By turn, some of Ansermet's last recordings reveal an unlikely affinity – a late-in-life coming to terms – with Brahms, who was no more interested than Ravel in wearing his heart on the sleeve of his music. Having now discovered it in this new set full of revelations, I would not be without the Decca German Requiem for its superbly sustained choral singing, the humility of Hermann Prey's solos and the spirit of humility which underpins the whole.

Dukas La Peri Debussy Jeux Ansermet London Blueback

The American Decca cover for another early stereo classic, pairing the ballets of Debussy and Dukas

Essential Recordings

The Stereo Years
Decca 4851583 (88CD)
Gramophone classics from Haydn to Stravinsky meticulously documented and remastered, and in Decca's ffrr sound.

Ansermet Encores
Eloquence 4826158
Ansermet at his most genial in showpieces from Bach to Bartók – an exhibition of the composer's signature colouristic palette.

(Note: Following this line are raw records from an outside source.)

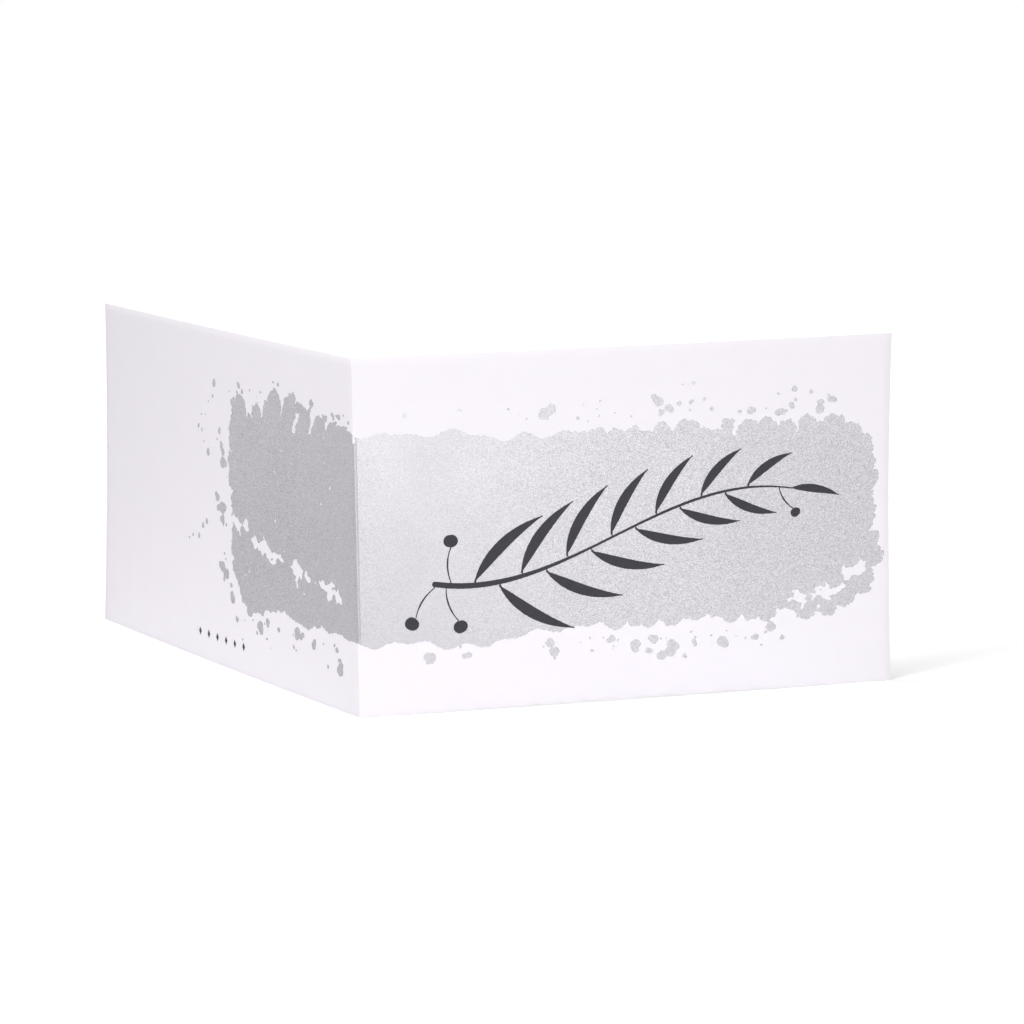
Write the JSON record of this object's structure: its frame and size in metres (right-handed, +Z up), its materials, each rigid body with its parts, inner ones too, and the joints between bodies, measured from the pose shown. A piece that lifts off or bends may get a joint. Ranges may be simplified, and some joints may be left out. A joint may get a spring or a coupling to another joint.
{
  "type": "greeting card",
  "caption": "Folded greeting card standing open on its lower edges, with a brushed silver band around the fold, a charcoal sprig on the front cover and a small ornament on the back.",
  "frame": {"origin": "foot of the fold, on the surface the card stands on", "axes": "+Z up along the fold, +Y along the middle of the opening between the covers, away from the picture side, +X towards the front cover's free edge side"},
  "size_m": [0.2798, 0.1002, 0.11],
  "materials": {
    "white_board": "matte",
    "silver_ink": "satin",
    "charcoal_ink": "matte"
  },
  "bodies": {
    "root": {"card": "white_board", "silver_band": "silver_ink", "ink_sprig": "charcoal_ink", "back_mark": "charcoal_ink"}
  },
  "joints": []
}
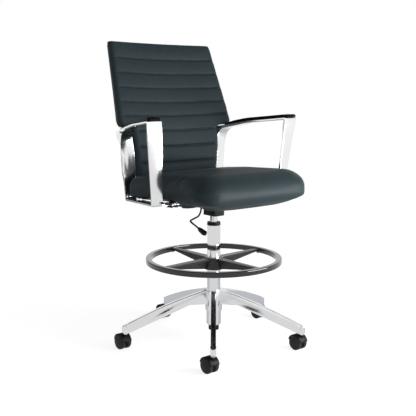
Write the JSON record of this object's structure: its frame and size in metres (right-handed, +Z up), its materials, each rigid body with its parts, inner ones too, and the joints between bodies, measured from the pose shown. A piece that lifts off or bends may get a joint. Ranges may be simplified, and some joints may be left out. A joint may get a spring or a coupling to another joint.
{
  "type": "drafting chair",
  "caption": "Tall drafting chair with channelled back, waterfall seat, closed-loop metal arms, foot ring, gas lift and castor base.",
  "frame": {"origin": "on the floor, under the axis of the column", "axes": "+Z up, the sitter faces -Y, +X to the sitter's left, so the arm named left is at -X (seen from the front) and the arm named right at +X"},
  "size_m": [0.7035, 0.6894, 1.1279],
  "materials": {
    "polished_aluminium": "polished",
    "chromed_steel": "mirror",
    "steel": "satin",
    "black_steel": "satin",
    "ring_paint": "satin",
    "spider_paint": "satin",
    "black_plastic": "fine grain",
    "wheel_plastic": "satin",
    "pad_rubber": "fine grain",
    "plywood": "plain",
    "slate_leather": "grained"
  },
  "bodies": {
    "base": {"base_casting": "polished_aluminium", "column_tube": "chromed_steel", "column_bush": "black_plastic", "column_foot": "black_plastic", "thrust_bearing": "steel", "castor_stem_1": "steel", "castor_stem_2": "steel", "castor_stem_3": "steel", "castor_stem_4": "steel", "castor_stem_5": "steel"},
    "swivel": {"piston_rod": "chromed_steel", "rod_clip": "steel"},
    "lift": {"gas_cylinder": "chromed_steel", "mechanism_housing": "black_steel", "tilt_pin": "steel", "tilt_springs": "steel", "lever_pin": "steel"},
    "lever": {"height_lever": "black_steel", "lever_paddle": "black_plastic"},
    "button": {"release_button": "steel"},
    "footring": {"footring_rim": "ring_paint", "footring_spider": "spider_paint", "footring_bolts": "steel"},
    "tilt": {"seat_plate": "black_steel", "seat_pan": "plywood", "seat_cushion": "slate_leather", "seat_bolts": "steel", "back_bar": "black_steel", "back_shell": "black_plastic", "back_cushion": "slate_leather", "back_bolts": "steel", "arm_bracket_left": "black_steel", "arm_bracket_right": "black_steel", "arm_frame_left": "polished_aluminium", "arm_frame_right": "polished_aluminium", "arm_pad_left": "pad_rubber", "arm_pad_right": "pad_rubber", "arm_bolts": "steel"},
    "castor_1": {"castor_hood_1": "black_plastic", "castor_axle_1": "steel"},
    "wheel_left_1": {"wheel_left_1": "wheel_plastic"},
    "wheel_right_1": {"wheel_right_1": "wheel_plastic"},
    "castor_2": {"castor_hood_2": "black_plastic", "castor_axle_2": "steel"},
    "wheel_left_2": {"wheel_left_2": "wheel_plastic"},
    "wheel_right_2": {"wheel_right_2": "wheel_plastic"},
    "castor_3": {"castor_hood_3": "black_plastic", "castor_axle_3": "steel"},
    "wheel_left_3": {"wheel_left_3": "wheel_plastic"},
    "wheel_right_3": {"wheel_right_3": "wheel_plastic"},
    "castor_4": {"castor_hood_4": "black_plastic", "castor_axle_4": "steel"},
    "wheel_left_4": {"wheel_left_4": "wheel_plastic"},
    "wheel_right_4": {"wheel_right_4": "wheel_plastic"},
    "castor_5": {"castor_hood_5": "black_plastic", "castor_axle_5": "steel"},
    "wheel_left_5": {"wheel_left_5": "wheel_plastic"},
    "wheel_right_5": {"wheel_right_5": "wheel_plastic"}
  },
  "joints": [
    {"name": "column_swivel", "type": "hinge", "parent": "base", "child": "swivel", "pos_m": [0, 0, 0.1], "axis": [0, 0, 1], "continuous": true},
    {"name": "height_slide", "type": "slide", "parent": "swivel", "child": "lift", "axis": [0, 0, 1], "range_m": [0, 0.25]},
    {"name": "tilt_hinge", "type": "hinge", "parent": "lift", "child": "tilt", "pos_m": [0, -0.07, 0.542], "axis": [-1, 0, 0], "range_deg": [0, 10], "stiffness_Nm_per_rad": 330, "springref_deg": -6.88},
    {"name": "lever_hinge", "type": "hinge", "parent": "lift", "child": "lever", "pos_m": [-0.041, 0, 0.5365], "axis": [0, 1, 0], "range_deg": [0, 5], "stiffness_Nm_per_rad": 2, "springref_deg": -5.73},
    {"name": "button_slide", "type": "slide", "parent": "lift", "child": "button", "axis": [0, 0, -1], "range_m": [0, 0.0041]},
    {"name": "footring_slide", "type": "slide", "parent": "base", "child": "footring", "axis": [0, 0, 1], "range_m": [-0.07, 0.1]},
    {"name": "castor_swivel_1", "type": "hinge", "parent": "base", "child": "castor_1", "pos_m": [0.3299, 0.08225, 0.06], "axis": [0, 0, 1], "continuous": true},
    {"name": "wheel_left_spin_1", "type": "hinge", "parent": "castor_1", "child": "wheel_left_1", "pos_m": [0.3299, 0.10125, 0.0275], "axis": [1, 0, 0], "continuous": true},
    {"name": "wheel_right_spin_1", "type": "hinge", "parent": "castor_1", "child": "wheel_right_1", "pos_m": [0.3299, 0.10125, 0.0275], "axis": [1, 0, 0], "continuous": true},
    {"name": "castor_swivel_2", "type": "hinge", "parent": "base", "child": "castor_2", "pos_m": [0.02372, 0.33917, 0.06], "axis": [0, 0, 1], "continuous": true},
    {"name": "wheel_left_spin_2", "type": "hinge", "parent": "castor_2", "child": "wheel_left_2", "pos_m": [0.02372, 0.35817, 0.0275], "axis": [1, 0, 0], "continuous": true},
    {"name": "wheel_right_spin_2", "type": "hinge", "parent": "castor_2", "child": "wheel_right_2", "pos_m": [0.02372, 0.35817, 0.0275], "axis": [1, 0, 0], "continuous": true},
    {"name": "castor_swivel_3", "type": "hinge", "parent": "base", "child": "castor_3", "pos_m": [-0.31524, 0.12737, 0.06], "axis": [0, 0, 1], "continuous": true},
    {"name": "wheel_left_spin_3", "type": "hinge", "parent": "castor_3", "child": "wheel_left_3", "pos_m": [-0.31524, 0.14637, 0.0275], "axis": [1, 0, 0], "continuous": true},
    {"name": "wheel_right_spin_3", "type": "hinge", "parent": "castor_3", "child": "wheel_right_3", "pos_m": [-0.31524, 0.14637, 0.0275], "axis": [1, 0, 0], "continuous": true},
    {"name": "castor_swivel_4", "type": "hinge", "parent": "base", "child": "castor_4", "pos_m": [-0.21855, -0.26045, 0.06], "axis": [0, 0, 1], "continuous": true},
    {"name": "wheel_left_spin_4", "type": "hinge", "parent": "castor_4", "child": "wheel_left_4", "pos_m": [-0.21855, -0.24146, 0.0275], "axis": [1, 0, 0], "continuous": true},
    {"name": "wheel_right_spin_4", "type": "hinge", "parent": "castor_4", "child": "wheel_right_4", "pos_m": [-0.21855, -0.24146, 0.0275], "axis": [1, 0, 0], "continuous": true},
    {"name": "castor_swivel_5", "type": "hinge", "parent": "base", "child": "castor_5", "pos_m": [0.18017, -0.28834, 0.06], "axis": [0, 0, 1], "continuous": true},
    {"name": "wheel_left_spin_5", "type": "hinge", "parent": "castor_5", "child": "wheel_left_5", "pos_m": [0.18017, -0.26934, 0.0275], "axis": [1, 0, 0], "continuous": true},
    {"name": "wheel_right_spin_5", "type": "hinge", "parent": "castor_5", "child": "wheel_right_5", "pos_m": [0.18017, -0.26934, 0.0275], "axis": [1, 0, 0], "continuous": true}
  ],
  "couplings": [
    {"joint": "button_slide", "follows": "lever_hinge", "m_per_rad": 0.045}
  ]
}
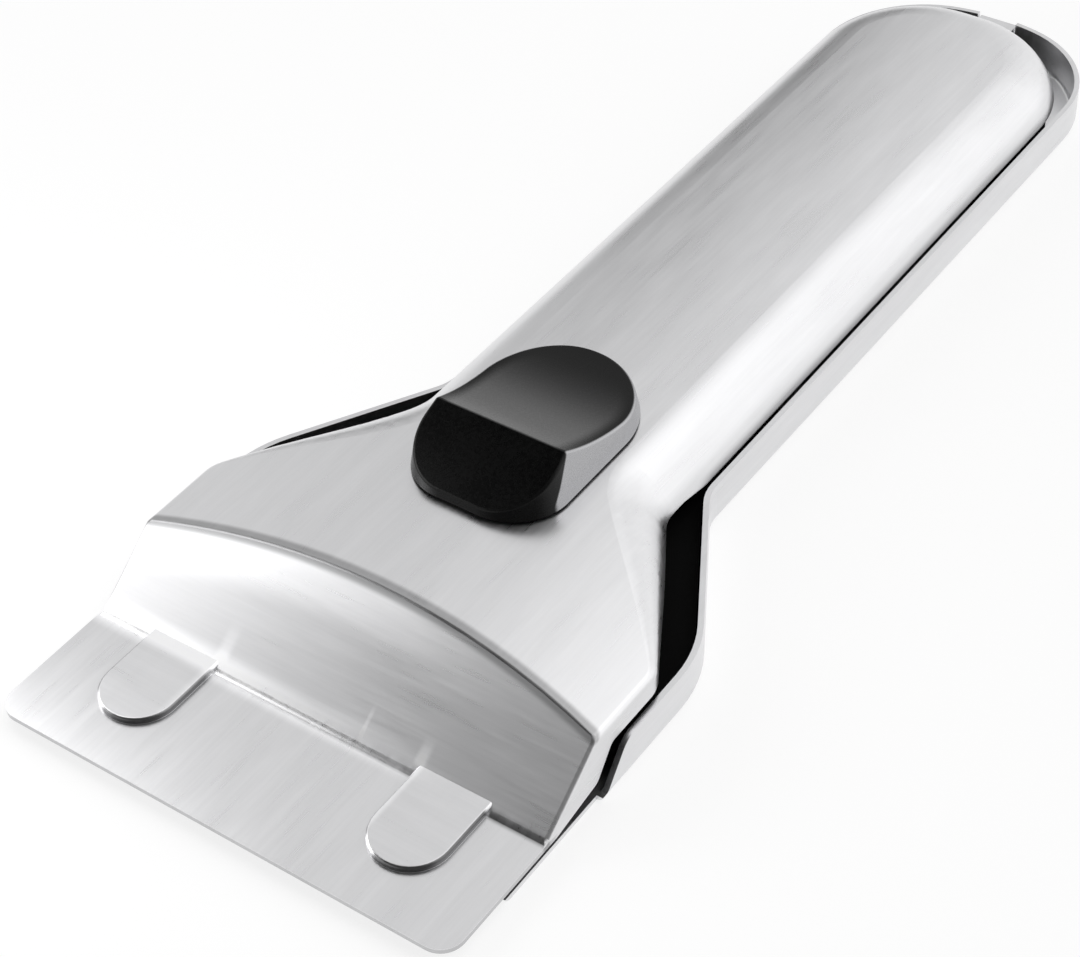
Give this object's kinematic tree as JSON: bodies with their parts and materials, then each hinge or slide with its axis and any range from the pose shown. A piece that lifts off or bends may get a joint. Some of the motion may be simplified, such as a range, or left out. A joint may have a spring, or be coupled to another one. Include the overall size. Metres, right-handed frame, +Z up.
{
  "type": "hob scraper",
  "caption": "Hand scraper for flat hobs: a two-shell steel handle with flat front lips and a thumb slider that pushes a thin blade out between the lips.",
  "frame": {"origin": "middle of the whole length and width, on the plane of the tray's underside", "axes": "+X across the scraper, +Y from the front lips towards the end of the handle, +Z up through the thumb slider"},
  "size_m": [0.0562, 0.1546, 0.0158],
  "materials": {
    "satin_steel": "satin, brushed lengthways",
    "plain_steel": "plain machined",
    "spring_steel": "bright rolled",
    "blade_steel": "ground",
    "black_plastic": "matt moulded",
    "grip_plastic": "fine moulded grain"
  },
  "bodies": {
    "handle": {"upper_shell": "satin_steel", "lower_shell": "satin_steel", "rear_tongue": "satin_steel", "lid_bushes": "plain_steel", "shell_screws": "plain_steel", "guide_frame": "black_plastic", "handle_spacer": "black_plastic"},
    "blade_slider": {"thumb_button": "grip_plastic", "carriage": "black_plastic", "button_screw": "plain_steel", "detent_spring": "spring_steel", "spring_pins": "plain_steel", "blade_holder": "plain_steel", "holder_rivets": "plain_steel", "blade_studs": "plain_steel", "blade": "blade_steel"}
  },
  "joints": [
    {"name": "blade_slide", "type": "slide", "parent": "handle", "child": "blade_slider", "axis": [0, -1, 0], "range_m": [0, 0.0065], "deforming": ["detent_spring"]}
  ]
}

Debussy: Pelléas Et Mélisande
Eloquence 4800133 (2CD)
Suzanne Danco's unsurpassed Mélisande, and a timbral match for the conductor's strong lines and chiaroscuro in his first version.

Honegger, Brahms: Symphonies
Orfeo C202891
With the Bavarian Radio SO – a rare and instructive example on record of the conductor's work live and outside Geneva.

The Early Days
Cascavelle VEL3119 (8CD)
Rarities galore – and commensurately hard to find now – including the conductor's very first recordings from 1915.

Dutilleux, Martinù: Symphonies
Cascavelle VEL3127
His under-rated affinity for (particular) composers of his time, married to Ansermet's charismatic precision of gesture and timbre.